6. The question required to be decided is as to whether such deletion of deeming provision would lead to denial of Cenvat credit utilisation to assessee. Learned DR appearing for the Revenue has relied upon the following decisions of the Tribunal in the case of Iswari Spinning Mills v. CCE [2011] 33 STT 68 and Gimatex Industries (P.) Ltd. v. CCE [2011] 14 taxmann.com 33 (Mum-CESTAT). The said decisions have held that after 18.4.06, Cenvat credit cannot be utilised for payment of Service Tax on received services.
7. However, we note that the Tribunal in the case of National Engg. Inds. Ltd. v. CCE [2011] 32 STT 238 has held that Cenvat credit can be utilised for the period prior to 1.3.08.
8. Similarly, the Tribunal in the case of Shree Rajasthan Syntex Ltd. v. CCE [Final Order Nos. ST/391-392/2011, dated 11-8-2011] has held that such utilisation is in accordance with the law inasmuch as the Rule 2(r) of Cenvat Credit Rules conferred status of service provider to an assessee who paid the Service Tax as a recipient of service…… The later two decisions are by the Division Bench of the Tribunal whereas the decisions relied upon by learned DR are by Single Member Bench, It is also seen that while delivering the decision, Single Member Bench has not taken into consideration the provisions of Rule 2(r). For better appreciation, we reproduce the relevant paragraph and reasoning as adopted by the division Bench in the case of Shree Rajasthan Syntex Ltd. (supra).

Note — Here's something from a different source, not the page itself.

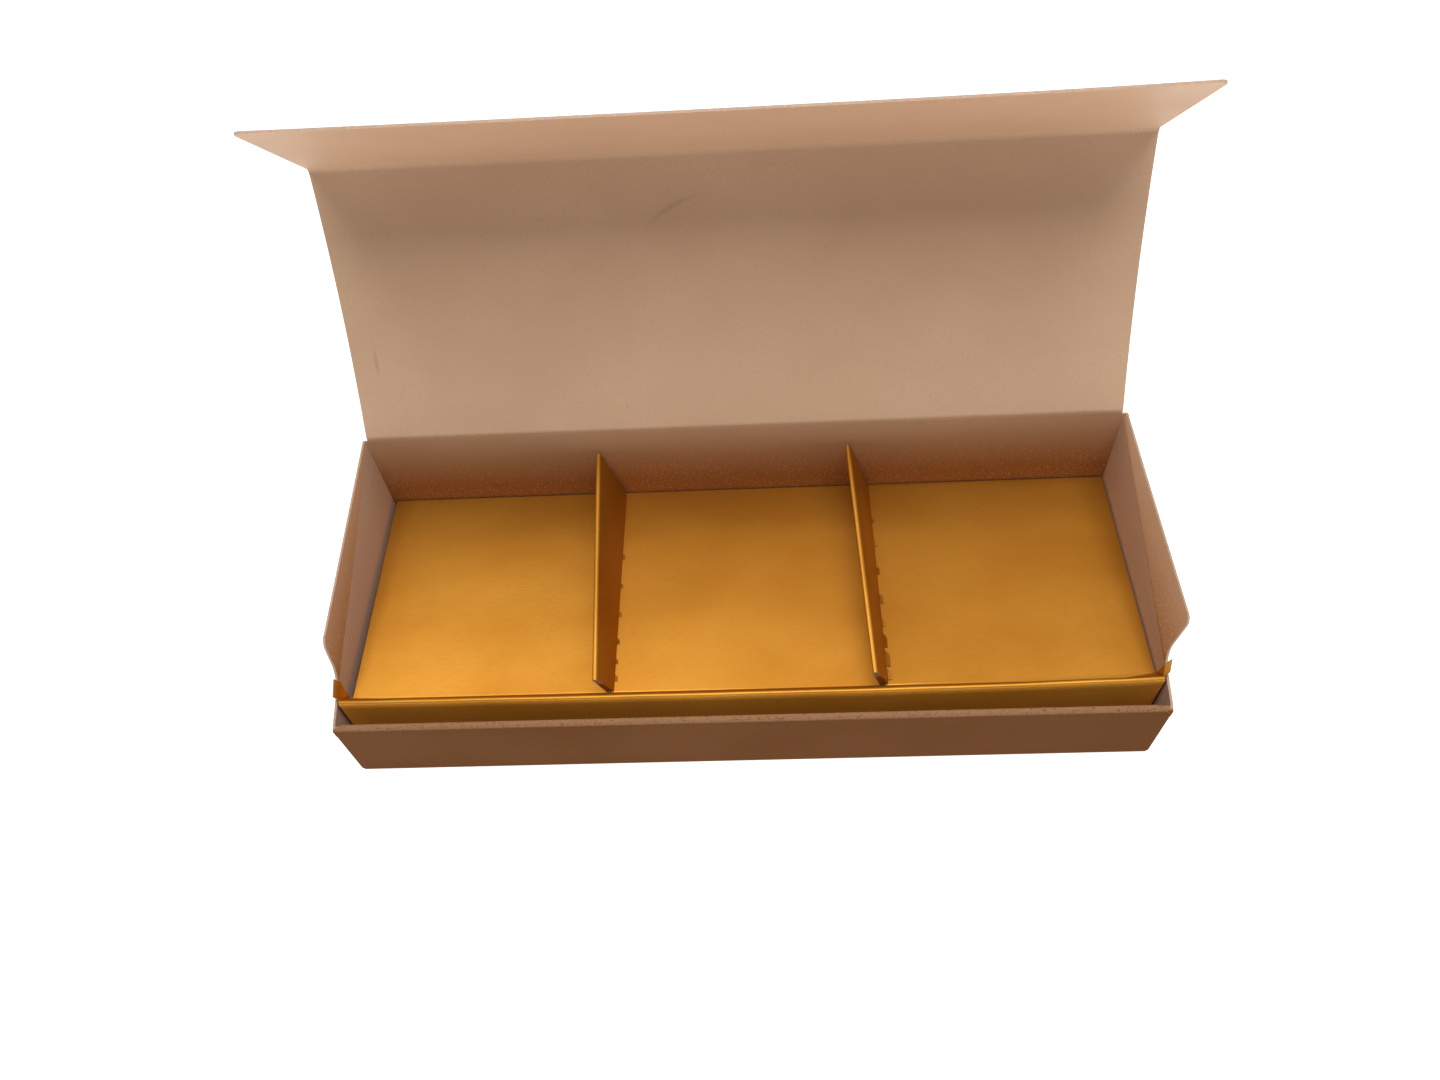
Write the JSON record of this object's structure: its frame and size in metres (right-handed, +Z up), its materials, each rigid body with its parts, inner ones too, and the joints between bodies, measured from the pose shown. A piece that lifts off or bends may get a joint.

“2. It stands contended before us under Rule 3(4) of Cenvat Credit Rules, 2004, Cenvat credit may be utilised for payment of Service Tax on any output services. The question which arises is as to whether the appellant can be said to be the provider of any output services. The term ‘output services’ defined under Rule 2(p) of the Cenvat Credit Rules mean that “any taxable service provided by the provider of taxable service….”. The term ‘provider of taxable service’ has been defined in Rule 2(r) of the Rules to include “a person liable for paying service tax”. It is not in dispute that as recipient of service from goods transport agency, the appellant is liable to pay service tax by virtue of notification under Section 68(2) of the Finance Act, 1994. If the appellant is the person liable to pay service tax, he would be deemed to be provider of taxable service by fiction of law and, therefore, the service provided by him will be deemed to be output service under Rule 2(p) of the Rules.”
9. Admittedly during the relevant period there was no change in the provisions of Rule 2(r). As such by following the division Bench judgment as referred (Supra). I hold that the appellant is entitled to utilise the Cenvat credit for discharge of Service Tax for the commission paid to the overseas agents. Accordingly, the impugned orders are set aside. The appeals are allowed with consequential relief to the appellants.
i have paid pro fees to advocate, the liability as firm is on us pay 100% service tax. we are registered under service Business auxilary (BAS), Goods transport by road and other table service.
can we take credit of service take paid under BAS.
also please tell me that is it required to pay service tax in case in case of other table services.